Police Scotland wants to teach the Met a lesson in understanding its racist cops
The outgoing boss of the Police Scotland has labelled the force ‘institutionally racist’, but the Met police won’t admit the same failing, writes Eliot Wilson
There is widespread misconduct, bad behaviour and prejudice, a culture which discourages those who would speak out and, eventually, an admission by the leadership of “institutional racism, sexism, misogyny and discrimination”. But this is not the Metropolitan Police. This is the conclusion of the Chief Constable of Police Scotland, Sir Iain Livingstone, who made this announcement to the Scottish Police Authority, the public oversight body, last week.
Cynical hacks, of whom there are many in Scotland, will note, quite accurately, that Sir Iain will retire from his position on 10 August this year, so this is something of a death-bed confession which many will think has been long overdue. It is also the case that Police Scotland—created in 2013 by merging the eight regional forces—has been under Sir Iain’s leadership for a little over half its life, so it is not unreasonable to look to the chief constable to assume a degree of responsibility for its culture and procedures.
The admission has immediate relevance. There is an ongoing public inquiry, established by First Minister Humza Yousaf when he was justice secretary, to examine the death in custody of Sheku Bayoh, a Sierra Leonean trainee gas engineer who was arrested in May 2015 after assaulting a female police officer in Kirkcaldy. Bayoh died having taken MDMA and Flakka, but also had facial injuries, a broken rib and bruising to his body. Lord Bracadale, a former judge of the Court of Session, is chairing the inquiry which began taking evidence last May and is expected to continue into 2024. Livingstone’s admission of institutional racism will be examined carefully by the inquiry.
There is an obvious echo of the challenges facing the Metropolitan Police. The Met is twice as large as Police Scotland and serves a larger population, but anyone who has followed the crisis upon crisis in London’s policing will recognise the issues which Sir Iain Livingstone has identified: sexism, casual belittling of female officers, a culture of racism and discrimination, and a lack of trust among ethnic minority communities.
There is obviously a huge difference in the demographic make-up of Scotland compared to London. The former is more than 95 per cent white, while the capital is less than 54 per cent white, and only 36.8 per cent white British. That does not, of course, make any kind of wrongdoing acceptable or even forgivable, but it does set the scene against which they must be considered.

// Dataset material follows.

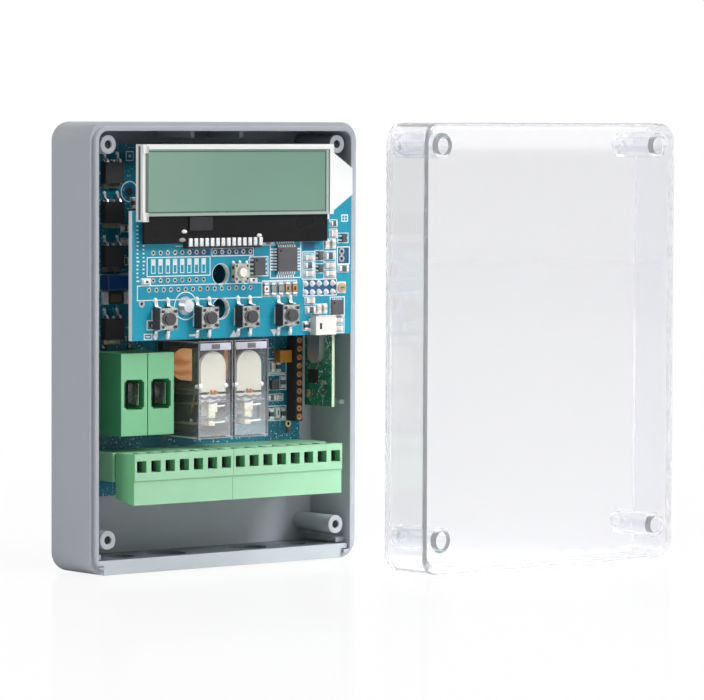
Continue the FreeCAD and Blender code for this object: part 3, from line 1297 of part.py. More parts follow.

The concept of “institutional racism” was popularised by Sir William Macpherson in his 1999 report on the Metropolitan Police’s investigation into the death of Stephen Lawrence. It was felt then that the admission by a figure wholly representative of “the Establishment” was a huge step forward, and the First Minister has called Sir Iain’s admission “historic” and “monumental”. But it is only the first step. The burning question is: what next?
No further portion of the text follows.